Ed and Linda Gledhill found a jawbone and teeth of a baby mammoth along the shore of a receding Bear Lake in 1992. Subsequent excavation unearthed 14 bone fragments, indicating a mammoth that died 10,000 to 15,000 years ago.
In 1937, Daniel Thomas discovered a large mammoth tooth while digging an irrigation trench in his yard in what is now the Cherry Hill neighborhood of Orem. Excavations by the University of Utah later revealed additional remains.
“I could totally nerd out here,” Faith says as he talked about mammoths.
Mammoth populations ranged across North America as well as Europe and Asia. The last of the creatures succumbed to extinction about 4,000 years ago, according to Faith.
“Was it human impacts? Climate change? Some combination of both?” he said in the museum article.
Experts, he said, have debate the possibilities for over a century but have not reached agreement. They have compared possible reasons for what might have happened to many other large animals such as saber-toothed cats and giant ground sloths at the end of the Ice Age.
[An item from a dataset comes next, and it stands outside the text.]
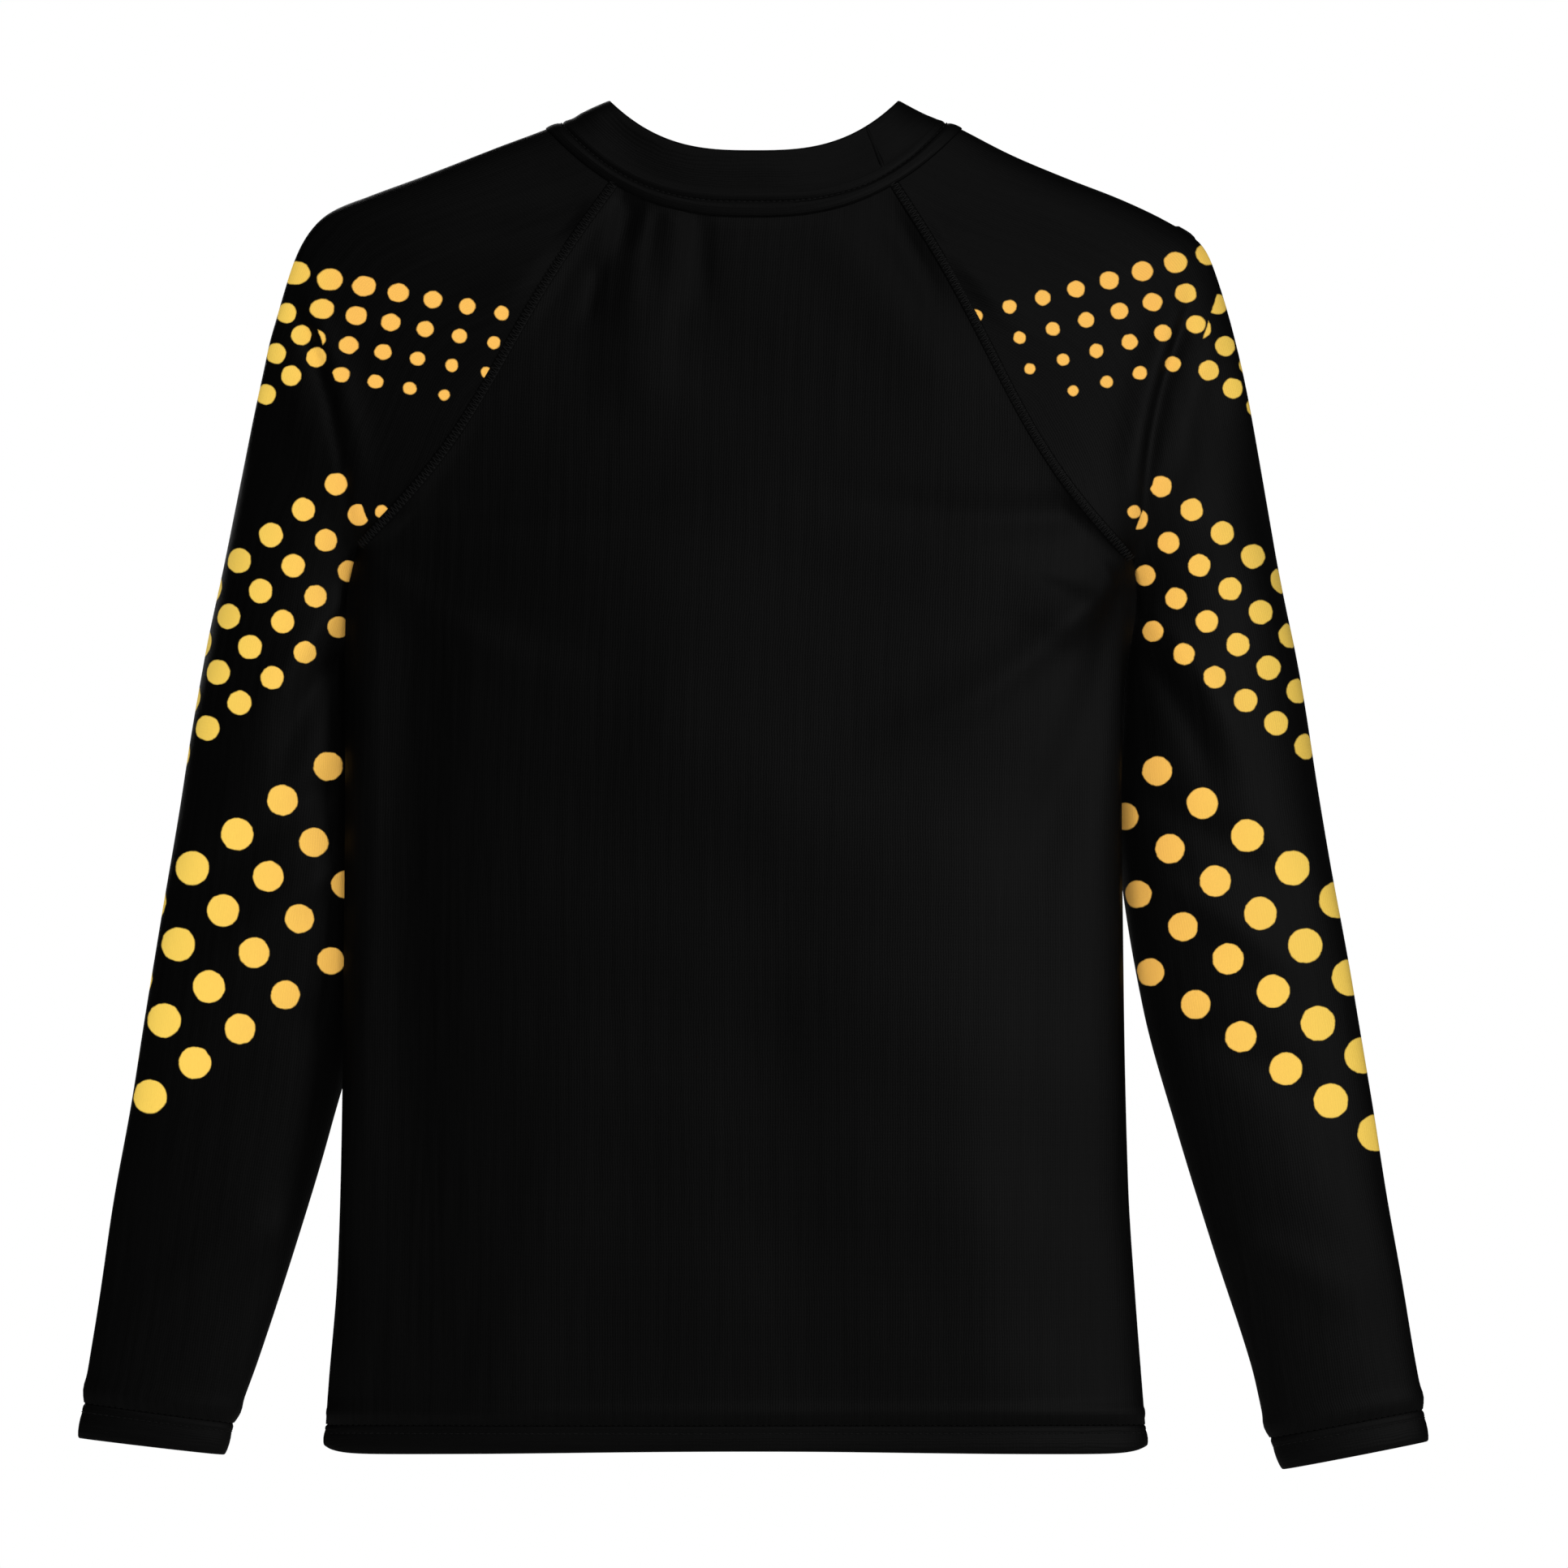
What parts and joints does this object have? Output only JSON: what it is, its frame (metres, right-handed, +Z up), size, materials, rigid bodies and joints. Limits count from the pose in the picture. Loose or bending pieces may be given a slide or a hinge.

Some believe that human hunters best explain the pattern, with extinctions seeming to follow humans’ path out of Africa and through the rest of the world. Others note how only a few extinct species were prey and that causes like a warming, drier climate changed ecosystems in a profound way. Still others think both were at play, hunting and climate change setting the state of ecological collapse.
“Though we have long focused on these causes of the extinctions, there is now a growing interest in understanding their consequences,” Faith said.
Big animals — like mastodons and mammoths — have outsized effects on the surrounding environment because of the vegetation they eat, the seeds they disperse, where they walk and how much dung they produce. Faith called mammoths a “keystone” species by virtue of their enormous size.
“They influence the entire ecosystem,” he said. Today, he said fire does the job that many big mammals did 10,000 years ago.
“We are only beginning to dive into these kinds of problems,” he said, “so there is still a lot to be learned.”